Aromatic Aster ‘Raydon’s Favorite’
Aromatic Aster: Symphyiotrichum oblongifolium (the Aster formerly known as Aster oblongifolius)
Also blooming in October, their blue flowers make a nice contrast to the sunflowers above. This plant has bad posture (or, let’s say an informal growth habit), sprawling into a circular clump about three feet high and as far across. The late bloom makes it a magnet for late-season butterflies.
Full sun is preferred, and they require soil with good drainage. They tolerate drying out once established. The “aromatic” part refers to the foliage, which is said to have a “balsam-like scent” when crushed. This is not a big selling point, except that it increases the odds of deer resistance. We were intrigued by this description and went out to the garden and cut a piece and passed it around. We noted a faint piney scent overlaid with a heavier “green” scent. The fragrance is probably stronger in years where the plant is under more stress from lack of water.
The two common cultivars are ‘October Skies’ and ‘Raydon’s Favorite’. ‘October Skies’ is shorter and a more compact grower, with deeper blue flowers. They get about 1.5 feet high and 2.5 feet in diameter in our pollinator garden here at Behnke’s.
Calico Aster ‘Lady in Black’ foliage
Calico Aster: Symphyotricum lateriflorum (the Aster formerly known as Aster lateriflorus)
Old dog/news tricks. Although the poor asters were reclassified a number of years ago now, many booted out of Aster to new names like Symphyotrichum, we mostly still use the older names because it’s, you know, easier, even though less accurate. Paraphrasing Doctor McCoy on Star Trek: “Damn it Jim, I’m a gardener, not a taxonomist!”
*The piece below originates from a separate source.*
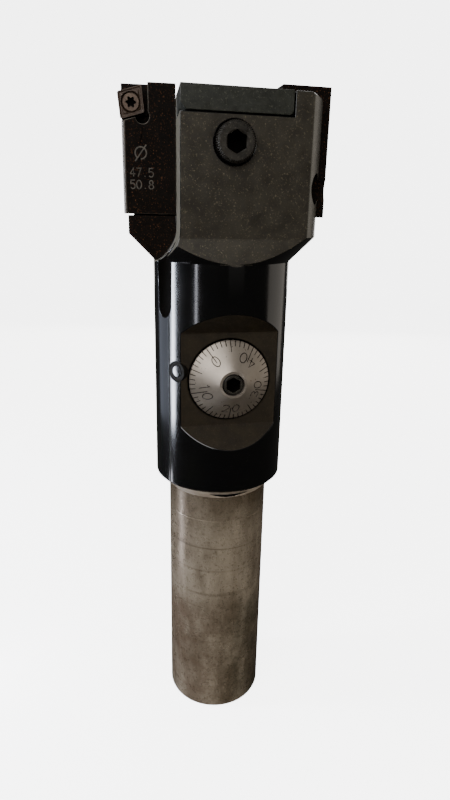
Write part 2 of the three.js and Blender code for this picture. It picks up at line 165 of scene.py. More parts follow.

Calico Aster is just the total opposite of the Fragrant Aster. It’s tall and upright, perhaps even willowy, achieving 2 to 3 feet. The generally available cultivar is ‘Lady in Black,’ which has attractive purplish leaves and small pink-tinted white flowers. Butterflies are attracted to these asters like paparazzi to a Kardashian, only more polite.
Tolerant of some afternoon shade, grow Calico Aster in full sun to really bring out the purple leaves; however, in the hottest part of summer, the color may fade a bit until it cools off again. They do best in soil that is watered during dry spells.
Our friends at North Creek Nurseries, a fine producer of starter perennials for wholesale perennial growers, recommend: “Pinching is not necessary to control habit, but a June cut back to 4-6″ results in a shorter plant and more flowers in autumn.”